Marcel Duchamp's upside-down urinal entitled, The Fountain (1917) is one of the most striking examples of creating art from a most unassuming object. If a urinal can be art so too can the stole be used to keep shoulders warm in chilly weather. It can be argued that the essence of fashion is rooted in the premise that articles of clothing can lend themselves to creative inclinations. In 1920, artist, poet, and Dadaist, Richard Huelsenbeck, wrote in what is now regarded a canonical work in the historical account of the Dada movement, En Avant Dada: "The passion of an aesthete is absolutely inaccessible to the man of ordinary concept who calls a dog a dog and a spoon a spoon." Artist Lauren Luna is very much the prototypical Huelsenbeck "aesthete" because for her, a shoe is not just a shoe.
Luna is the type of artist that is difficult to define in singular terms. Her subject matters on canvas cover a large breadth of issues. Some of her pieces are socio-political commentaries on her struggles with identity as a child of an interracial marriage; others explore the body, which speaks to her art school background; her cityscape series is by far her most visually striking work. But Luna isn't strictly a painter, she explores techniques and other art mediums - and sometimes she's just a girl drawing on her kicks. Being protean isn't a negative quality for her and she lets me know right away that she's not afraid of evolving, "art has always been my life and within that lifetime, my personal wheel has grown and changed; it's constantly reinvented."
Manolo Blahnik shoe inspiration.
Recently, in exploring modern iconography as a part of a painted series entitled The Se7en Deadly Sins, she began to use linocut techniques to represent the sin of Wrath with linocut prints of shoes.
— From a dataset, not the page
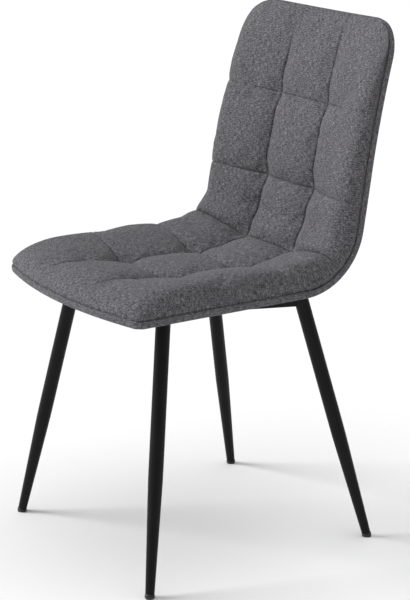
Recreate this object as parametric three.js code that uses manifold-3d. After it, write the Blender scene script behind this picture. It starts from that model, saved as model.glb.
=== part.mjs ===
// Dining chair: a bent plywood shell with a quilted fabric cover, bolted to a frame of tapered
// steel legs. Millimetres, +Z up. The origin is on the floor, midway between the chair's front
// and rear extremes, and the chair faces -Y with +X on the sitter's left.
//
// Seat and back are one board, so every upholstery layer is laid out on the same side profile:
// `along` runs from the front edge of the seat, round the bend, to the top of the back, `across`
// is X, and `up` is the distance off the profile towards the sitter.
import * as THREE from "three";
import { mergeVertices } from "three/addons/utils/BufferGeometryUtils.js";
import Module from "manifold-3d";

// ---- Driving dimensions -------------------------------------------------------------------

const gap = 0.3; // between pieces that touch in the real chair

// Side profile of the shell's underside and rear.
const undersideHeight = 445;
const frontEdgeY = -244.6; // at the front corners; the middle of the edge bows forward
const bendStartY = 73.9;
const bendRadius = 114.5;
const lowRecline = THREE.MathUtils.degToRad(9.2);
const straightBackLength = 93.5;
const upperBackRadius = 1500; // the upper back curves gently away from the sitter
const upperBackLength = 249.3;

// Outline of the shell.
const halfWidth = 210;
const frontCornerRadius = 14;
const topCornerRadius = 62;
const frontBow = 28;
const topNarrowing = 9; // each side of the back draws in by this much at the top
const backHollow = 12; // how far the middle of the back stands behind its sides

// Upholstery layers, as distances off the profile.
const fabric = 1;
const plywoodThickness = 9;
const seatPlywoodUp = 1.3;
const backPlywoodUp = 3.6;
const bandHeight = 12.9;
const seatCrown = 52;
const lowBackCrown = 47;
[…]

The prints are made from linoleum into which she carves her designs. Even though they are "prints", they are still very much original works of art since she eschews the technology of the printing press, creating all of the prints by hand. "Lots o' work," she chimes. The resulting shoe linoprints have a ready-made quality to them much like Andy Warhol's pop-up art, specifically his photographic silk screens of Marilyn Monroe - even though the process used to create the Marilyns required much less time and manual effort.
While searching in vain for the perfect pair of Converse sneakers, she decided that if manufacturers couldn't make something to her unique tastes, she would create her own perfect pair. Armed with a paint brush, she crossed the threshold from art on canvas into fashion design, "and it all blew up from there," says Luna. From painting onto the shoe, which she is perhaps best known for, she has also designed an array of footwear. Her sneakers are on display this month at the H-Town Sneaker Summit in Houston where sneaker enthusiasts gather once a year. It's the largest event of its kind in southwest America. Her other footwear, or non-sneakers, are on display at her own introductory show, SHOEGASM: The Lauren Luna Experience.
Lauren Luna painted Nike sneaker
I wondered if there was a cohesive aesthetic or theme uniting all of Luna's footwear and paintings or whether she followed a free-for-all creative impulse. Is Luna the kind of designer akin to contemporary fashion designers like Tom Ford or Rick Owens who explore a particular idea for every spring, fall, and sometimes, cruise collection? "As creatives, we are always exploring other ways to express ourselves. The linocuts were designs of shoes that I had made, with the exception of the one Manolo Blahnik drawing I was inspired by." For Luna, it's about envisioning a certain aesthetic in all of it's forms. The transition from canvas (art), to designing a shoe (fashion) doesn't necessarily result in a singular product - the shoe or the painting - instead both are final products. "I'm more of the reverse. Shoe designers at any level start with drawings of their shoes. What I've done is turned these fashion drawings into the art itself. And instead of leaving it as just a drawing, taking it to other levels, with sculpture, printmaking and paintings."
Lauren Luna original footwear
Now that her shoes are in the exciting process of becoming a commercial product - she just landed a deal with a sneaker company - Luna faces an altogether new challenge: mass production. The challenge is something all artist, designers, and creative people encounter when their work becomes suitable for a commercial market. "It is every designer's dream to have their one of a kind pieces manufactured, but there is a sacrifice of creativity," says Luna. She must cut down on detail in order to profit from production costs. She says, "though this is disheartening, mass production is really the only way that designers can make any money. The cost of the production is less and can reach more people, while one-of-a-kind is higher priced and reaches a select few." Very few artists are like Damien Hirst, whose diamond encrusted human skull is priced at a cool $100m, and are able to make a living solely within the higher end of the art market. (Although it should be noted that his skull is still for sale.) Most artists, on the other hand, must balance the more costly pieces with items that will turn a profit - or at least in the beginning and sometimes, towards the end of a career in hopes of one last moment of glory.
But Luna's prospect is one of beginnings. Her works call into question the value of art in fashion design from the artist's perspective - a side of the equation that is becoming increasingly invaluable to the way we think about fashion.